In a way, my paintings can be thought of like haiku poems. I apply a similar aesthetic sense, but in an American West Coast language, through my choice of non-specific subject matter that echoes a bereft aesthetic. I also find this through the process of editing superfluous objects, of paring the image down and leaving as much of my ground tone and non-depictive surface as possible. I let my ground act as ‘the color of my poem’, my mise-en-scene.

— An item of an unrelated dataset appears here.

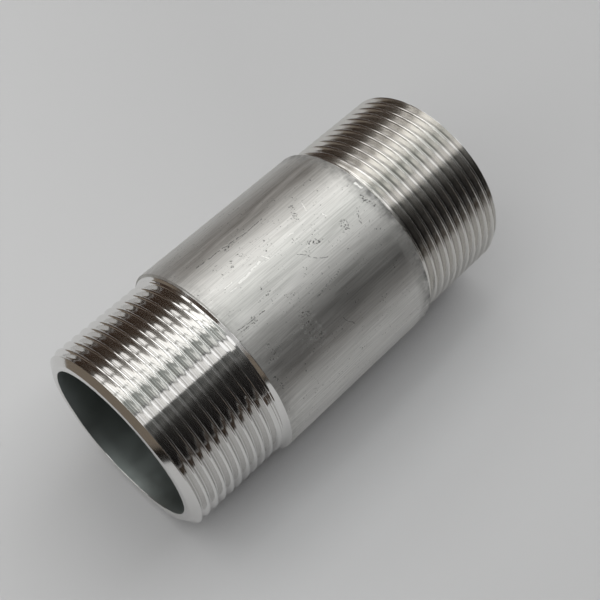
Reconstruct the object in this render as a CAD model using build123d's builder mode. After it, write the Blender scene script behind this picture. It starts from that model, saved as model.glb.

My paintings don’t have solid objects that sit in a less-important space that supports them. Sometimes the space is more active or more palpable than any object depicted. I play with density and translucency to question the conventional understanding held of our being ‘subjects that manipulate objects’. Offering a world that doesn’t recognize the substantial, or the ‘real’, I try and paint with this non-hierarchical idea in mind, although my paintings in no way try to illustrate this idea. I choose my subjects due to inherent rhythms or patterns I see in a place. The naturally occurring patterns I favor are another way of breaking down the hierarchy in our minds of object-priority. Functioning like visual white noise, it is this virtual patterning, this abstract found in the real and everyday, that simply calls out to be considered if we step out of a conventional way of seeing. My layers question hierarchical thinking, breaking apart the strata of so-called objects and space, giving each equal measure, an all-over feeling that challenges the assumptions in our perceptions.